> Supplied data
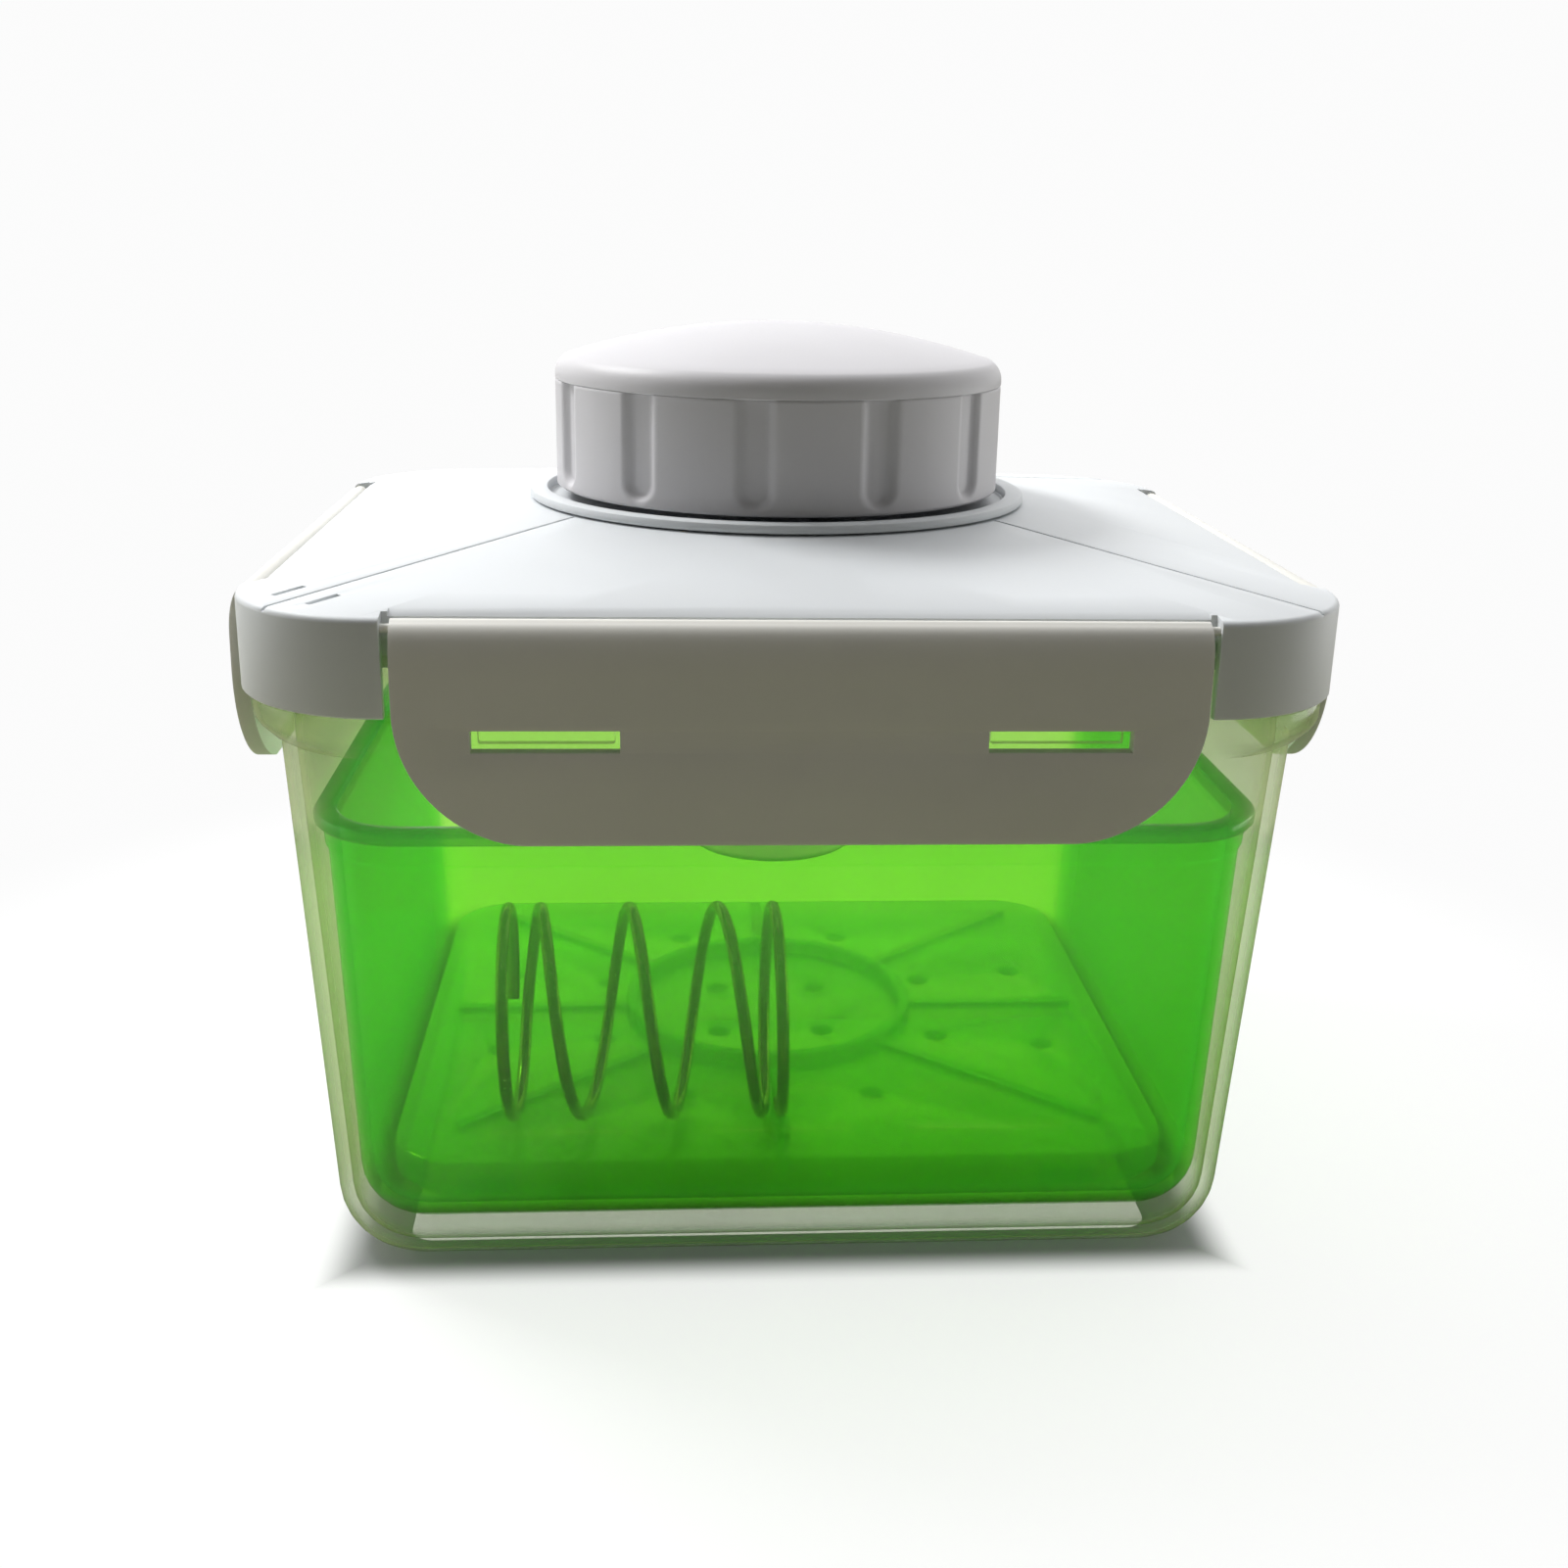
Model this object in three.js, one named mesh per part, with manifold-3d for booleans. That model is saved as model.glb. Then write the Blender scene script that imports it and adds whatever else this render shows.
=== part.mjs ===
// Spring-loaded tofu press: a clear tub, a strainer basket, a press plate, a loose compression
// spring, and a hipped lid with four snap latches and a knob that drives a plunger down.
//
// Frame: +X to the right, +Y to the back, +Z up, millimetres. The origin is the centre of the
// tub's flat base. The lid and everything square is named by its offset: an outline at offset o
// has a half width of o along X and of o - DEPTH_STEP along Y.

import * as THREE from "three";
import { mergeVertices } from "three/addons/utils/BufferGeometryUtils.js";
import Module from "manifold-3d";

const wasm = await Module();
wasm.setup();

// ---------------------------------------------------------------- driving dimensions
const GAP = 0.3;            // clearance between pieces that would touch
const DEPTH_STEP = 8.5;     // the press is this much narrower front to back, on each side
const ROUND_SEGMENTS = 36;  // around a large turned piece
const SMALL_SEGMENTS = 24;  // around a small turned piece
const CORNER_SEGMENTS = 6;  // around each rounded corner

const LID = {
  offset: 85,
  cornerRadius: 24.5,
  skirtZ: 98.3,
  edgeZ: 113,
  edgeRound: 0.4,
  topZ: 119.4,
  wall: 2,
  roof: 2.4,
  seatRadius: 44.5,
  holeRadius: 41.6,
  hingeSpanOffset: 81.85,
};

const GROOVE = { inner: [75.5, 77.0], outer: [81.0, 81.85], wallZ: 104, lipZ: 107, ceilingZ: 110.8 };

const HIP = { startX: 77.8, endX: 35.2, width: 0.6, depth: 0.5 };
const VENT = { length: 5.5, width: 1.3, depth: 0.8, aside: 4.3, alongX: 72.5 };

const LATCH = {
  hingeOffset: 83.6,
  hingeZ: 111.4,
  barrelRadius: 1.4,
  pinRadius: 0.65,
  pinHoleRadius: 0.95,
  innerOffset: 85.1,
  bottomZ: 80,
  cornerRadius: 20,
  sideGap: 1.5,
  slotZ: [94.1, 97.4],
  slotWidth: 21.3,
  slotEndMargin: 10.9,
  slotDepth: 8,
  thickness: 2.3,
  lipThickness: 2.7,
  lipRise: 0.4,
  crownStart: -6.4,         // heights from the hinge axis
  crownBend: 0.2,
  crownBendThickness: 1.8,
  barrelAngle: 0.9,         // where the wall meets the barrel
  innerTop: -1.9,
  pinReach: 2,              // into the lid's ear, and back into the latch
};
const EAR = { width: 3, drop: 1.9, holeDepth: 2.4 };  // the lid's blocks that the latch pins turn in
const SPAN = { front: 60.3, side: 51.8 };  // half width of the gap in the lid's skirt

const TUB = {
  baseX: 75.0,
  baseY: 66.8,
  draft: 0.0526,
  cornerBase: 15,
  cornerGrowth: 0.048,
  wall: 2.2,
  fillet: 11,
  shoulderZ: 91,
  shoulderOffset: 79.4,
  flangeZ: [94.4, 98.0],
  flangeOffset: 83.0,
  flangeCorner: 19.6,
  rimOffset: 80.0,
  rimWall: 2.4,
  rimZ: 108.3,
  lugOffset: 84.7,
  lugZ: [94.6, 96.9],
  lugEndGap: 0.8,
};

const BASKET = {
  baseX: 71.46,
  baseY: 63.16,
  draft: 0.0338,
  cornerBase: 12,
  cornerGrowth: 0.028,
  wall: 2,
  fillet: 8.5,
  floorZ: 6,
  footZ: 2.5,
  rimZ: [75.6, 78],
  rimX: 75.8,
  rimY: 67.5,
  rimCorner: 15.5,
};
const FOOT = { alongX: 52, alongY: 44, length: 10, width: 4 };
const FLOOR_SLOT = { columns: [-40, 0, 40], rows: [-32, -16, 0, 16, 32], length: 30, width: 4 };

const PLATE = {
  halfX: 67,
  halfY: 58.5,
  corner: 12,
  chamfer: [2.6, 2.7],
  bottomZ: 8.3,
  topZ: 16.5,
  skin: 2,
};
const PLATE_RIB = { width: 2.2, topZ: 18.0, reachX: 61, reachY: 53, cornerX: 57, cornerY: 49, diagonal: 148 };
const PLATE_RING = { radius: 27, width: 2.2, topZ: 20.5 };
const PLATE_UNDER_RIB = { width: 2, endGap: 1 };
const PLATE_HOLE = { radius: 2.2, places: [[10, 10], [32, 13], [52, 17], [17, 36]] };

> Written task
Reproduce the material exactly, with every line intact.

> The reply
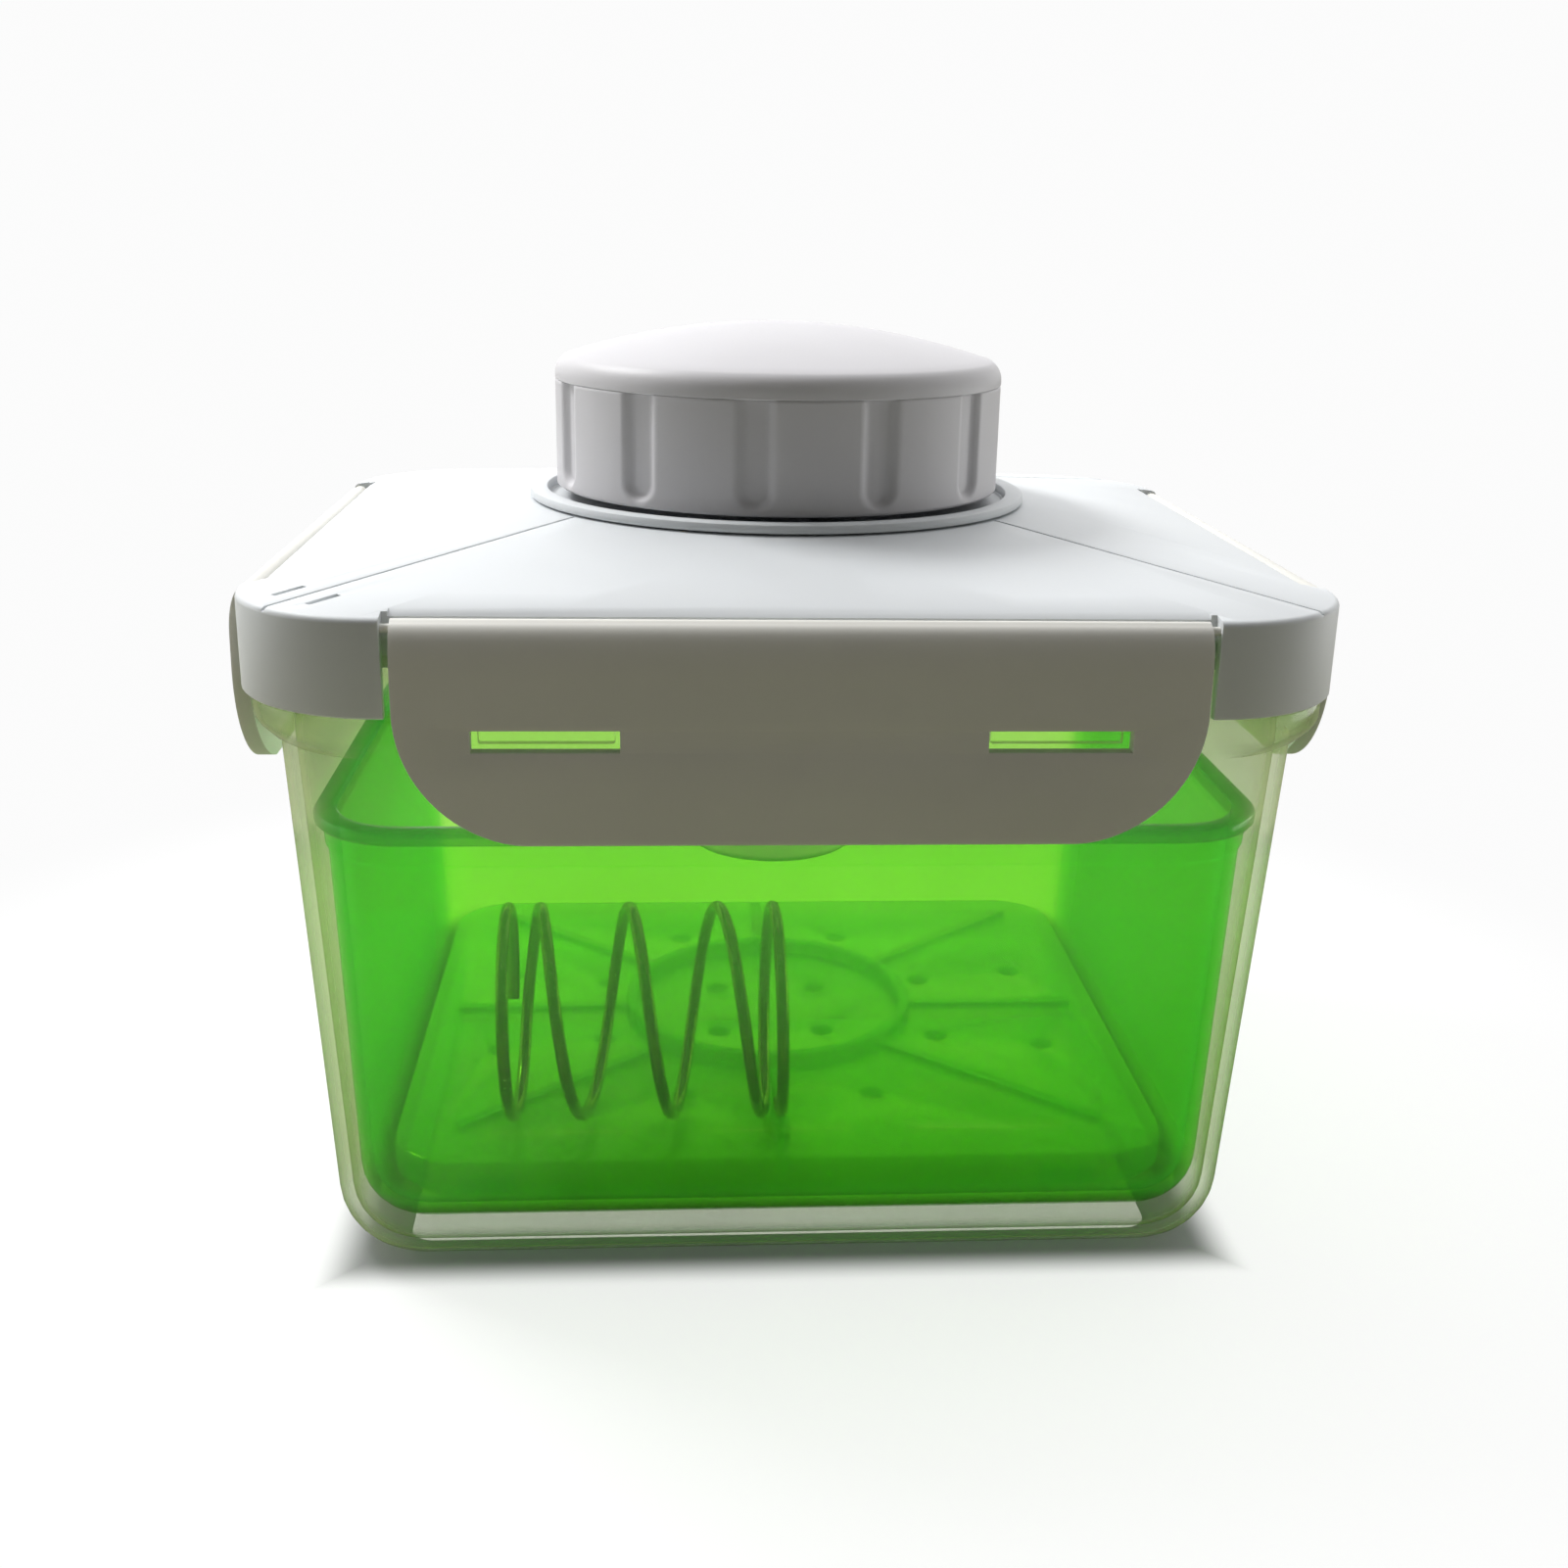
Model this object in three.js, one named mesh per part, with manifold-3d for booleans. That model is saved as model.glb. Then write the Blender scene script that imports it and adds whatever else this render shows.
=== part.mjs ===
// Spring-loaded tofu press: a clear tub, a strainer basket, a press plate, a loose compression
// spring, and a hipped lid with four snap latches and a knob that drives a plunger down.
//
// Frame: +X to the right, +Y to the back, +Z up, millimetres. The origin is the centre of the
// tub's flat base. The lid and everything square is named by its offset: an outline at offset o
// has a half width of o along X and of o - DEPTH_STEP along Y.

import * as THREE from "three";
import { mergeVertices } from "three/addons/utils/BufferGeometryUtils.js";
import Module from "manifold-3d";

const wasm = await Module();
wasm.setup();

// ---------------------------------------------------------------- driving dimensions
const GAP = 0.3;            // clearance between pieces that would touch
const DEPTH_STEP = 8.5;     // the press is this much narrower front to back, on each side
const ROUND_SEGMENTS = 36;  // around a large turned piece
const SMALL_SEGMENTS = 24;  // around a small turned piece
const CORNER_SEGMENTS = 6;  // around each rounded corner

const LID = {
  offset: 85,
  cornerRadius: 24.5,
  skirtZ: 98.3,
  edgeZ: 113,
  edgeRound: 0.4,
  topZ: 119.4,
  wall: 2,
  roof: 2.4,
  seatRadius: 44.5,
  holeRadius: 41.6,
  hingeSpanOffset: 81.85,
};

const GROOVE = { inner: [75.5, 77.0], outer: [81.0, 81.85], wallZ: 104, lipZ: 107, ceilingZ: 110.8 };

const HIP = { startX: 77.8, endX: 35.2, width: 0.6, depth: 0.5 };
const VENT = { length: 5.5, width: 1.3, depth: 0.8, aside: 4.3, alongX: 72.5 };

const LATCH = {
  hingeOffset: 83.6,
  hingeZ: 111.4,
  barrelRadius: 1.4,
  pinRadius: 0.65,
  pinHoleRadius: 0.95,
  innerOffset: 85.1,
  bottomZ: 80,
  cornerRadius: 20,
  sideGap: 1.5,
  slotZ: [94.1, 97.4],
  slotWidth: 21.3,
  slotEndMargin: 10.9,
  slotDepth: 8,
  thickness: 2.3,
  lipThickness: 2.7,
  lipRise: 0.4,
  crownStart: -6.4,         // heights from the hinge axis
  crownBend: 0.2,
  crownBendThickness: 1.8,
  barrelAngle: 0.9,         // where the wall meets the barrel
  innerTop: -1.9,
  pinReach: 2,              // into the lid's ear, and back into the latch
};
const EAR = { width: 3, drop: 1.9, holeDepth: 2.4 };  // the lid's blocks that the latch pins turn in
const SPAN = { front: 60.3, side: 51.8 };  // half width of the gap in the lid's skirt

const TUB = {
  baseX: 75.0,
  baseY: 66.8,
  draft: 0.0526,
  cornerBase: 15,
  cornerGrowth: 0.048,
  wall: 2.2,
  fillet: 11,
  shoulderZ: 91,
  shoulderOffset: 79.4,
  flangeZ: [94.4, 98.0],
  flangeOffset: 83.0,
  flangeCorner: 19.6,
  rimOffset: 80.0,
  rimWall: 2.4,
  rimZ: 108.3,
  lugOffset: 84.7,
  lugZ: [94.6, 96.9],
  lugEndGap: 0.8,
};

const BASKET = {
  baseX: 71.46,
  baseY: 63.16,
  draft: 0.0338,
  cornerBase: 12,
  cornerGrowth: 0.028,
  wall: 2,
  fillet: 8.5,
  floorZ: 6,
  footZ: 2.5,
  rimZ: [75.6, 78],
  rimX: 75.8,
  rimY: 67.5,
  rimCorner: 15.5,
};
const FOOT = { alongX: 52, alongY: 44, length: 10, width: 4 };
const FLOOR_SLOT = { columns: [-40, 0, 40], rows: [-32, -16, 0, 16, 32], length: 30, width: 4 };

const PLATE = {
  halfX: 67,
  halfY: 58.5,
  corner: 12,
  chamfer: [2.6, 2.7],
  bottomZ: 8.3,
  topZ: 16.5,
  skin: 2,
};
const PLATE_RIB = { width: 2.2, topZ: 18.0, reachX: 61, reachY: 53, cornerX: 57, cornerY: 49, diagonal: 148 };
const PLATE_RING = { radius: 27, width: 2.2, topZ: 20.5 };
const PLATE_UNDER_RIB = { width: 2, endGap: 1 };
const PLATE_HOLE = { radius: 2.2, places: [[10, 10], [32, 13], [52, 17], [17, 36]] };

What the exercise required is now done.